• **JSON records of objects**:

────

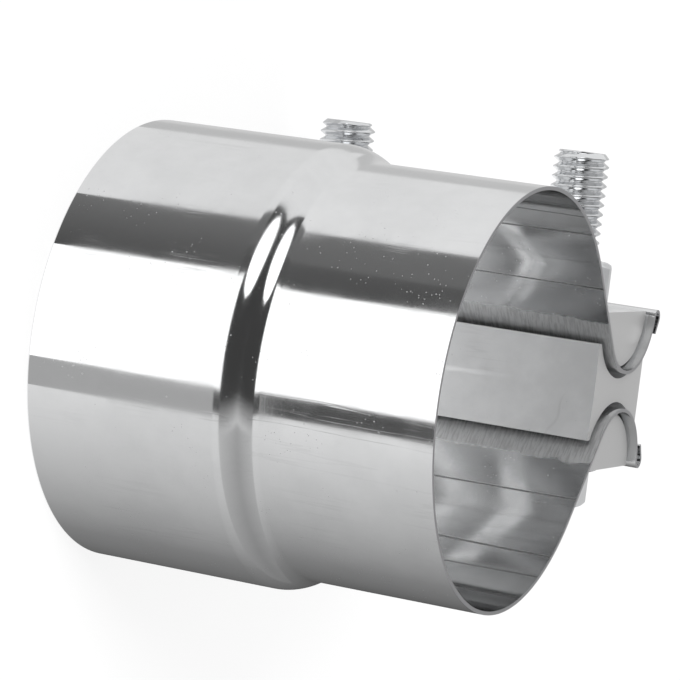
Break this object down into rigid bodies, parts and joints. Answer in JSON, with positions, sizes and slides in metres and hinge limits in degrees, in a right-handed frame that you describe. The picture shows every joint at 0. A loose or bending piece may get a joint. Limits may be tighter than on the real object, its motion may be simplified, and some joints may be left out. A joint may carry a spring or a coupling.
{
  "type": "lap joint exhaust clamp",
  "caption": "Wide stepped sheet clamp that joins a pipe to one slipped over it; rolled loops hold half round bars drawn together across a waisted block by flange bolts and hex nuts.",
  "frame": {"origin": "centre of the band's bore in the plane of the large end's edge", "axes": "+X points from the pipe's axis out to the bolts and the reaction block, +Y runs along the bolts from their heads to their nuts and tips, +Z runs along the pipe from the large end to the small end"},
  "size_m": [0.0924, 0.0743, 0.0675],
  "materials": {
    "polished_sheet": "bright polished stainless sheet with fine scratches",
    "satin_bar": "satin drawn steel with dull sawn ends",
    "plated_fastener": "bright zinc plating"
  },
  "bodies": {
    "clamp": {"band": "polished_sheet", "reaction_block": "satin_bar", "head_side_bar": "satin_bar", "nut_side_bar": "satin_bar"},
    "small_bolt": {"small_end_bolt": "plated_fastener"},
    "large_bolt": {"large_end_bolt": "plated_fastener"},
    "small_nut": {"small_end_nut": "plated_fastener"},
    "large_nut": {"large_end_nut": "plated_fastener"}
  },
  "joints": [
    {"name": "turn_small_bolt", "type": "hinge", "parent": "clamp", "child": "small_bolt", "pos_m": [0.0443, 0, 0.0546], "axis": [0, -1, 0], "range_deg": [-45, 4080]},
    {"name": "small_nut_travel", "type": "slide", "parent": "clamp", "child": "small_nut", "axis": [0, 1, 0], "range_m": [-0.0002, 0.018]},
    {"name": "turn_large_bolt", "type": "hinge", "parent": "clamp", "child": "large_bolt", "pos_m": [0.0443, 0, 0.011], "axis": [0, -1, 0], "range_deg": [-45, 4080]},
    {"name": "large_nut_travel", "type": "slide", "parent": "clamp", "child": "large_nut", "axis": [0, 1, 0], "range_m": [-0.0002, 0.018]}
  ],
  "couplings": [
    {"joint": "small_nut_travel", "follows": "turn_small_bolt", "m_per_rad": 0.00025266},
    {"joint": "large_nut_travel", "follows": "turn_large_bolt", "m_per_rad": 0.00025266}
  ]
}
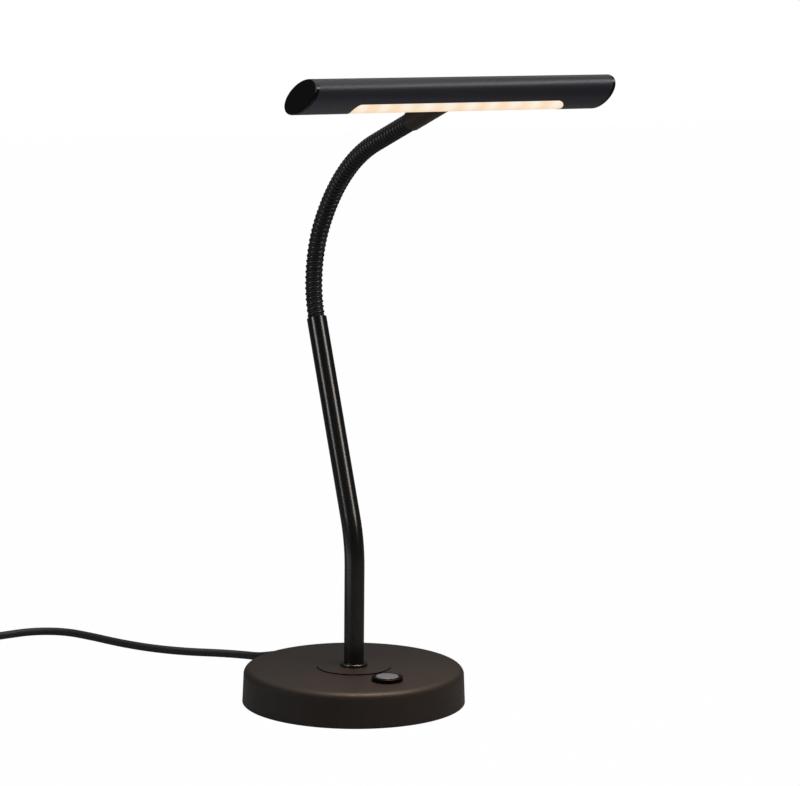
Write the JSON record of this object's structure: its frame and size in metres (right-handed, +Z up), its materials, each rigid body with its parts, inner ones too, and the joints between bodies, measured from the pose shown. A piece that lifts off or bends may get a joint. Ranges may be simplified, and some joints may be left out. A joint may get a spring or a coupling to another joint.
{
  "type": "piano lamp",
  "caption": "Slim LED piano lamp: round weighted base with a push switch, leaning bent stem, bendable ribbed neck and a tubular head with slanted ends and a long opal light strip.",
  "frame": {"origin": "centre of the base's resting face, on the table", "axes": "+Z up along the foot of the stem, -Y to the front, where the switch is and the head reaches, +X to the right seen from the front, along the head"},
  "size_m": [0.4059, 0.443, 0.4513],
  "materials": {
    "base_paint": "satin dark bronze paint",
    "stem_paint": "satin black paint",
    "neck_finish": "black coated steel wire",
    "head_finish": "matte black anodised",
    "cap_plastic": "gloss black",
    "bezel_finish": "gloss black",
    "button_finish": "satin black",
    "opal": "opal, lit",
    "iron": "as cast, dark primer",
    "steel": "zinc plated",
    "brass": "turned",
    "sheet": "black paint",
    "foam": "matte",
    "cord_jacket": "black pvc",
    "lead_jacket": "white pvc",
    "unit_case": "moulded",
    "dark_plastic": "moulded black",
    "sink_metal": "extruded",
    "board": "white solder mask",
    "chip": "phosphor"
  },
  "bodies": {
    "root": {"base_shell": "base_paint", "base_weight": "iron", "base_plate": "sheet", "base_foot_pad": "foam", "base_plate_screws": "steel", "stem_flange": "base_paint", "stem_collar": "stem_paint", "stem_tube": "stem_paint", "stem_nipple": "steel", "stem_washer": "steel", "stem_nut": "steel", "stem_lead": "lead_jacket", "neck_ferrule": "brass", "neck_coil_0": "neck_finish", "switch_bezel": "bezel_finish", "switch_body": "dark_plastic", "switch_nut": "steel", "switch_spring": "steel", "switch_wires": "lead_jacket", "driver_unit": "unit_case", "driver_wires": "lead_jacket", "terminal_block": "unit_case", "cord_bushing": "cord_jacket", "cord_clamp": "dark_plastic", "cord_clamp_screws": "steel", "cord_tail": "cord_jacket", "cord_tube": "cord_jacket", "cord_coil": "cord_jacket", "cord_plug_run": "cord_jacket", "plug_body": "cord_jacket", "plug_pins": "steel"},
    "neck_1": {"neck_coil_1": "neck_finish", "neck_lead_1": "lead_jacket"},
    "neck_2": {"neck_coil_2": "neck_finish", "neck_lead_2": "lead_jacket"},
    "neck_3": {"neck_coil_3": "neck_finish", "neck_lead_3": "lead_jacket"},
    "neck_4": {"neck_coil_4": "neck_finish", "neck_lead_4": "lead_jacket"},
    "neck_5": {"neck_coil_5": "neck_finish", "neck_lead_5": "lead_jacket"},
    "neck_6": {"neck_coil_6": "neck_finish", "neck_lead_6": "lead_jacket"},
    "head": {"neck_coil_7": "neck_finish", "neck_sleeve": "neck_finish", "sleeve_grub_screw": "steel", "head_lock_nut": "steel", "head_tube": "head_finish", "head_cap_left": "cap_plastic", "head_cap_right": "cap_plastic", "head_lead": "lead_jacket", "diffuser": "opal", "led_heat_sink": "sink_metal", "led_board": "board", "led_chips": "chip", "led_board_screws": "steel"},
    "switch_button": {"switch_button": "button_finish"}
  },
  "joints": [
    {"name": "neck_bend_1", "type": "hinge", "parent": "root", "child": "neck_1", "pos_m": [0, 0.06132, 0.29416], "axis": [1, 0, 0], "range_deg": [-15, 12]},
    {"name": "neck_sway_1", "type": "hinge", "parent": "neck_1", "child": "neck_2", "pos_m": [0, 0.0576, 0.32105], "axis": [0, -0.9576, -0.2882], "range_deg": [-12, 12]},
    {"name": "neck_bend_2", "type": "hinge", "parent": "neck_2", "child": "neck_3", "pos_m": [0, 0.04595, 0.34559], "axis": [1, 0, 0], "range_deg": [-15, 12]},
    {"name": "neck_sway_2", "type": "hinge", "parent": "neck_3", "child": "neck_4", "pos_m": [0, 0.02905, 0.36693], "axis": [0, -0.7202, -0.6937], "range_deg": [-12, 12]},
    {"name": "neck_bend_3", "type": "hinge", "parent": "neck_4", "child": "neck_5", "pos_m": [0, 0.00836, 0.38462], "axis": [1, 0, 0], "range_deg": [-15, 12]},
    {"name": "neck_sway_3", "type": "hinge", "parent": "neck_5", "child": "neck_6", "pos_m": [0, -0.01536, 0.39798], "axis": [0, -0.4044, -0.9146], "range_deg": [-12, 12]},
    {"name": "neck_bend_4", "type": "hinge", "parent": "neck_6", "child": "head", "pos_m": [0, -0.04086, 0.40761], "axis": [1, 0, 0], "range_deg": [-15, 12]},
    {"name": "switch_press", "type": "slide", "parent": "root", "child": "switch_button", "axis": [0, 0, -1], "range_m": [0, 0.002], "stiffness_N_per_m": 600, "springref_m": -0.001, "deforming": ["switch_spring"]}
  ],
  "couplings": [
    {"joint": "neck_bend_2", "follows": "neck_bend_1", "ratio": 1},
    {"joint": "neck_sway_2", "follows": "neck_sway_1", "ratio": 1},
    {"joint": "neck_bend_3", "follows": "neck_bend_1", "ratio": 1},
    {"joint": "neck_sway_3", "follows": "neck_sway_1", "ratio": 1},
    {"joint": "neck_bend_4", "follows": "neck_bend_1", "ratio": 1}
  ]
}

────

• **Set problem**:
Write the complete data out, exactly as above.

• **Reply**:
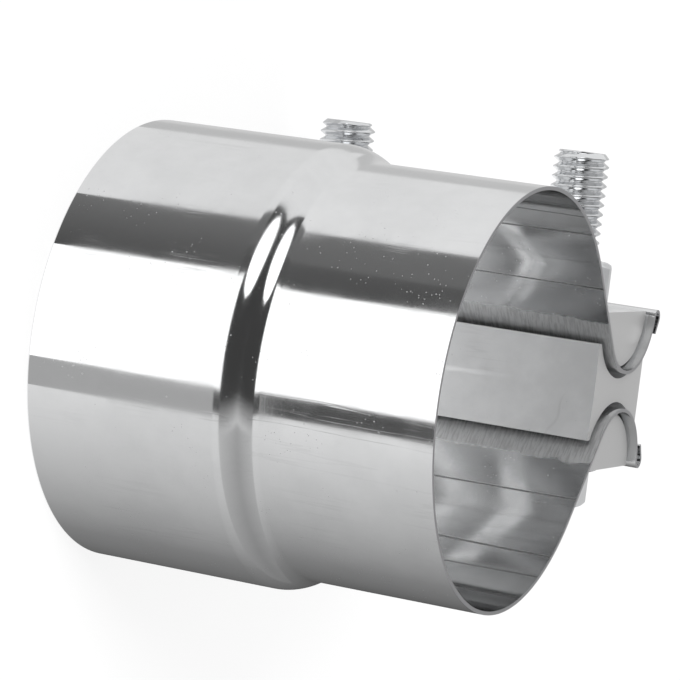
Break this object down into rigid bodies, parts and joints. Answer in JSON, with positions, sizes and slides in metres and hinge limits in degrees, in a right-handed frame that you describe. The picture shows every joint at 0. A loose or bending piece may get a joint. Limits may be tighter than on the real object, its motion may be simplified, and some joints may be left out. A joint may carry a spring or a coupling.
{
  "type": "lap joint exhaust clamp",
  "caption": "Wide stepped sheet clamp that joins a pipe to one slipped over it; rolled loops hold half round bars drawn together across a waisted block by flange bolts and hex nuts.",
  "frame": {"origin": "centre of the band's bore in the plane of the large end's edge", "axes": "+X points from the pipe's axis out to the bolts and the reaction block, +Y runs along the bolts from their heads to their nuts and tips, +Z runs along the pipe from the large end to the small end"},
  "size_m": [0.0924, 0.0743, 0.0675],
  "materials": {
    "polished_sheet": "bright polished stainless sheet with fine scratches",
    "satin_bar": "satin drawn steel with dull sawn ends",
    "plated_fastener": "bright zinc plating"
  },
  "bodies": {
    "clamp": {"band": "polished_sheet", "reaction_block": "satin_bar", "head_side_bar": "satin_bar", "nut_side_bar": "satin_bar"},
    "small_bolt": {"small_end_bolt": "plated_fastener"},
    "large_bolt": {"large_end_bolt": "plated_fastener"},
    "small_nut": {"small_end_nut": "plated_fastener"},
    "large_nut": {"large_end_nut": "plated_fastener"}
  },
  "joints": [
    {"name": "turn_small_bolt", "type": "hinge", "parent": "clamp", "child": "small_bolt", "pos_m": [0.0443, 0, 0.0546], "axis": [0, -1, 0], "range_deg": [-45, 4080]},
    {"name": "small_nut_travel", "type": "slide", "parent": "clamp", "child": "small_nut", "axis": [0, 1, 0], "range_m": [-0.0002, 0.018]},
    {"name": "turn_large_bolt", "type": "hinge", "parent": "clamp", "child": "large_bolt", "pos_m": [0.0443, 0, 0.011], "axis": [0, -1, 0], "range_deg": [-45, 4080]},
    {"name": "large_nut_travel", "type": "slide", "parent": "clamp", "child": "large_nut", "axis": [0, 1, 0], "range_m": [-0.0002, 0.018]}
  ],
  "couplings": [
    {"joint": "small_nut_travel", "follows": "turn_small_bolt", "m_per_rad": 0.00025266},
    {"joint": "large_nut_travel", "follows": "turn_large_bolt", "m_per_rad": 0.00025266}
  ]
}
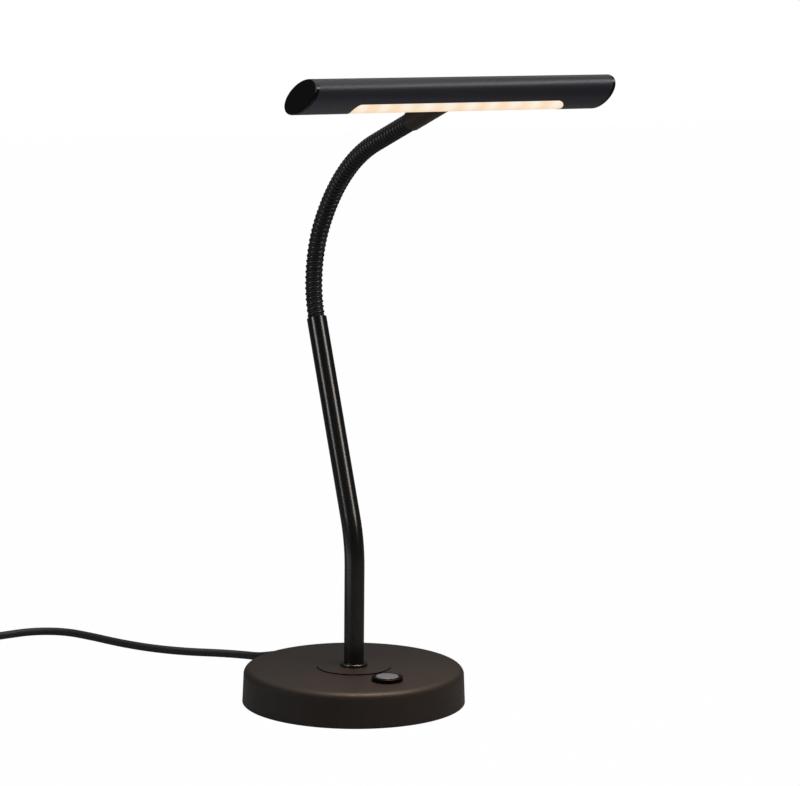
Write the JSON record of this object's structure: its frame and size in metres (right-handed, +Z up), its materials, each rigid body with its parts, inner ones too, and the joints between bodies, measured from the pose shown. A piece that lifts off or bends may get a joint. Ranges may be simplified, and some joints may be left out. A joint may get a spring or a coupling to another joint.
{
  "type": "piano lamp",
  "caption": "Slim LED piano lamp: round weighted base with a push switch, leaning bent stem, bendable ribbed neck and a tubular head with slanted ends and a long opal light strip.",
  "frame": {"origin": "centre of the base's resting face, on the table", "axes": "+Z up along the foot of the stem, -Y to the front, where the switch is and the head reaches, +X to the right seen from the front, along the head"},
  "size_m": [0.4059, 0.443, 0.4513],
  "materials": {
    "base_paint": "satin dark bronze paint",
    "stem_paint": "satin black paint",
    "neck_finish": "black coated steel wire",
    "head_finish": "matte black anodised",
    "cap_plastic": "gloss black",
    "bezel_finish": "gloss black",
    "button_finish": "satin black",
    "opal": "opal, lit",
    "iron": "as cast, dark primer",
    "steel": "zinc plated",
    "brass": "turned",
    "sheet": "black paint",
    "foam": "matte",
    "cord_jacket": "black pvc",
    "lead_jacket": "white pvc",
    "unit_case": "moulded",
    "dark_plastic": "moulded black",
    "sink_metal": "extruded",
    "board": "white solder mask",
    "chip": "phosphor"
  },
  "bodies": {
    "root": {"base_shell": "base_paint", "base_weight": "iron", "base_plate": "sheet", "base_foot_pad": "foam", "base_plate_screws": "steel", "stem_flange": "base_paint", "stem_collar": "stem_paint", "stem_tube": "stem_paint", "stem_nipple": "steel", "stem_washer": "steel", "stem_nut": "steel", "stem_lead": "lead_jacket", "neck_ferrule": "brass", "neck_coil_0": "neck_finish", "switch_bezel": "bezel_finish", "switch_body": "dark_plastic", "switch_nut": "steel", "switch_spring": "steel", "switch_wires": "lead_jacket", "driver_unit": "unit_case", "driver_wires": "lead_jacket", "terminal_block": "unit_case", "cord_bushing": "cord_jacket", "cord_clamp": "dark_plastic", "cord_clamp_screws": "steel", "cord_tail": "cord_jacket", "cord_tube": "cord_jacket", "cord_coil": "cord_jacket", "cord_plug_run": "cord_jacket", "plug_body": "cord_jacket", "plug_pins": "steel"},
    "neck_1": {"neck_coil_1": "neck_finish", "neck_lead_1": "lead_jacket"},
    "neck_2": {"neck_coil_2": "neck_finish", "neck_lead_2": "lead_jacket"},
    "neck_3": {"neck_coil_3": "neck_finish", "neck_lead_3": "lead_jacket"},
    "neck_4": {"neck_coil_4": "neck_finish", "neck_lead_4": "lead_jacket"},
    "neck_5": {"neck_coil_5": "neck_finish", "neck_lead_5": "lead_jacket"},
    "neck_6": {"neck_coil_6": "neck_finish", "neck_lead_6": "lead_jacket"},
    "head": {"neck_coil_7": "neck_finish", "neck_sleeve": "neck_finish", "sleeve_grub_screw": "steel", "head_lock_nut": "steel", "head_tube": "head_finish", "head_cap_left": "cap_plastic", "head_cap_right": "cap_plastic", "head_lead": "lead_jacket", "diffuser": "opal", "led_heat_sink": "sink_metal", "led_board": "board", "led_chips": "chip", "led_board_screws": "steel"},
    "switch_button": {"switch_button": "button_finish"}
  },
  "joints": [
    {"name": "neck_bend_1", "type": "hinge", "parent": "root", "child": "neck_1", "pos_m": [0, 0.06132, 0.29416], "axis": [1, 0, 0], "range_deg": [-15, 12]},
    {"name": "neck_sway_1", "type": "hinge", "parent": "neck_1", "child": "neck_2", "pos_m": [0, 0.0576, 0.32105], "axis": [0, -0.9576, -0.2882], "range_deg": [-12, 12]},
    {"name": "neck_bend_2", "type": "hinge", "parent": "neck_2", "child": "neck_3", "pos_m": [0, 0.04595, 0.34559], "axis": [1, 0, 0], "range_deg": [-15, 12]},
    {"name": "neck_sway_2", "type": "hinge", "parent": "neck_3", "child": "neck_4", "pos_m": [0, 0.02905, 0.36693], "axis": [0, -0.7202, -0.6937], "range_deg": [-12, 12]},
    {"name": "neck_bend_3", "type": "hinge", "parent": "neck_4", "child": "neck_5", "pos_m": [0, 0.00836, 0.38462], "axis": [1, 0, 0], "range_deg": [-15, 12]},
    {"name": "neck_sway_3", "type": "hinge", "parent": "neck_5", "child": "neck_6", "pos_m": [0, -0.01536, 0.39798], "axis": [0, -0.4044, -0.9146], "range_deg": [-12, 12]},
    {"name": "neck_bend_4", "type": "hinge", "parent": "neck_6", "child": "head", "pos_m": [0, -0.04086, 0.40761], "axis": [1, 0, 0], "range_deg": [-15, 12]},
    {"name": "switch_press", "type": "slide", "parent": "root", "child": "switch_button", "axis": [0, 0, -1], "range_m": [0, 0.002], "stiffness_N_per_m": 600, "springref_m": -0.001, "deforming": ["switch_spring"]}
  ],
  "couplings": [
    {"joint": "neck_bend_2", "follows": "neck_bend_1", "ratio": 1},
    {"joint": "neck_sway_2", "follows": "neck_sway_1", "ratio": 1},
    {"joint": "neck_bend_3", "follows": "neck_bend_1", "ratio": 1},
    {"joint": "neck_sway_3", "follows": "neck_sway_1", "ratio": 1},
    {"joint": "neck_bend_4", "follows": "neck_bend_1", "ratio": 1}
  ]
}